Unmaterialistic Akufo-Addo

From personal experience, Nana Addo Dankwa Akufo-Addo, as the NPP Standard-bearer, wakes up in the morning, and he assists people from all walks of life, till he goes to bed at night. With the level of kindheartedness the man exhibits, is simply legendary. He is a man of substance but never prides himself in materialism.

As a matter of fact, with his unmatched successful private legal practice, coupled with two key ministerial portfolios [Foreign Affair and Attorney General] he held under the NPP administration, Nana Addo could, genuinely, have easily owned over one million houses and uncountable petrol filling stations which these social misfits, through plain-faced thievery, are now boasting of.

Indeed, in any society where truth, integrity, decency and uprightness are held in high esteem, a personality as Nana Addo would have been pleaded with to be president; but because we find ourselves in a society where these noble qualities have been supplanted by corruption, thievery, lies and unadulterated affinity for injustice which could only be motivated by nothing but wicked wizardry, this noble personality is rather being disparaged.

On the contrary, Hassan Ayariga and his cohorts who go about claiming to be men of substance, in reality, are rather shameless puppets whose mouths are firmly transfixed under the dining tables of corrupt agents of the ruling NDC socioeconomic highway hoodlums.

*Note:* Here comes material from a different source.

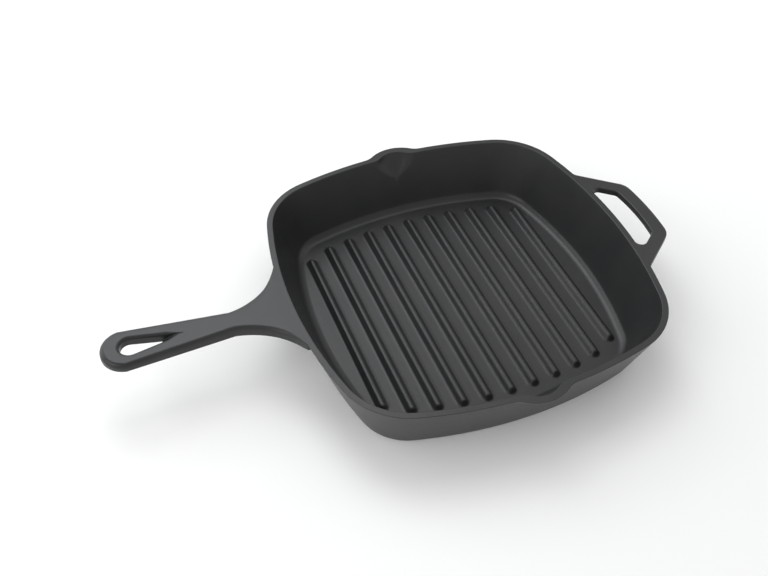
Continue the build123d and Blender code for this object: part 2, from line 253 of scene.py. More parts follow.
class StudioSettings(bpy.types.PropertyGroup):
    """Camera, lights and floor."""

    eye: place("Camera place", "Place of the camera", (-0.23645, -0.42667, 0.51522))
    forward: direction("Camera forward", "Direction the camera looks in", (0.26817, 0.64234, -0.71797))
    right: direction("Camera right", "Direction of the picture's right", (0.92922, -0.36913, 0.01683))
    focal_length: FloatProperty(
        name="Focal length", description="Focal length in millimetres on a 36 mm sensor", default=43.927
    )
    floor_size: length("Floor size", "Half width of the pale floor", 4.0, soft_max=10.0)
    floor_colour: colour("Floor colour", "Colour of the floor", (0.92, 0.92, 0.92))
    floor_glow: share("Floor glow", "White added to the floor for the camera and reflections", 0.04)
    far_glow: share("Far glow", "White added to the far floor for the camera and reflections", 0.35)
    room_strength: share("Room strength", "Strength of the light from the room", 0.60)
    horizon_strength: share("Horizon strength", "Strength of the light from the room's foot", 1.0)
    rear_place: place("Rear place", "Place of the rear soft box", (-0.174, 0.988, 1.115))
    rear_size: lamp_size("Rear size", "Width and height of the rear soft box", (0.8, 0.8))
    rear_power: power("Rear power", "Power of the rear soft box", 4.7)
    rear_colour: colour("Rear colour", "Cool tint of the rear soft box", (0.93, 0.97, 1.0))
    top_place: place("Top place", "Place of the overhead soft box", (0.055, 0.632, 1.360))
    top_size: lamp_size("Top size", "Width and height of the overhead soft box", (0.8, 0.8))
    top_power: power("Top power", "Power of the overhead soft box", 3.9)
    left_place: place("Left place", "Place of the soft box beyond the long handle", (-1.202, -0.169, 0.882))
    left_size: lamp_size("Left size", "Width and height of the left soft box", (1.0, 0.8))
    left_power: power("Left power", "Power of the left soft box", 4.4)
    right_place: place("Right place", "Place of the soft box beyond the helper handle", (0.997, 0.363, 1.061))
    right_size: lamp_size("Right size", "Width and height of the right soft box", (0.9, 0.8))
    right_power: power("Right power", "Power of the right soft box", 1.2)
    far_left_place: place("Far left place", "Place of the far left soft box", (-0.779, 0.896, 0.529))
    far_left_size: lamp_size("Far left size", "Width and height of the far left soft box", (0.9, 0.5))
    far_left_power: power("Far left power", "Power of the far left soft box", 2.8)
    lamp_colour: colour("Lamp colour", "Colour of the other soft boxes", (1.0, 1.0, 1.0))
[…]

Indisputably, those making such injudicious pronouncements, are clearly, characters who were deprived of all the basics of life during their childhood years, and have therefore become adults with no grain of self-esteem; and they are erroneously under the illusion that they can gain some pride by groundlessly vilifying a noble, decent, selfless, kind, humble and incorruptible Nana Addo Dankwa Akufo-Addo.

Indeed, Nana Addo Dankwa Akufo-Addo could easily have been the richest Ghanaian alive, if he was avaricious, egotistic, circuitous, devious and corrupt like characters as Hassan Ayariga and his ilk. After all, why must we lose sleep over pronouncements of a fool who can be hired just to engage in fictitious coughing in public?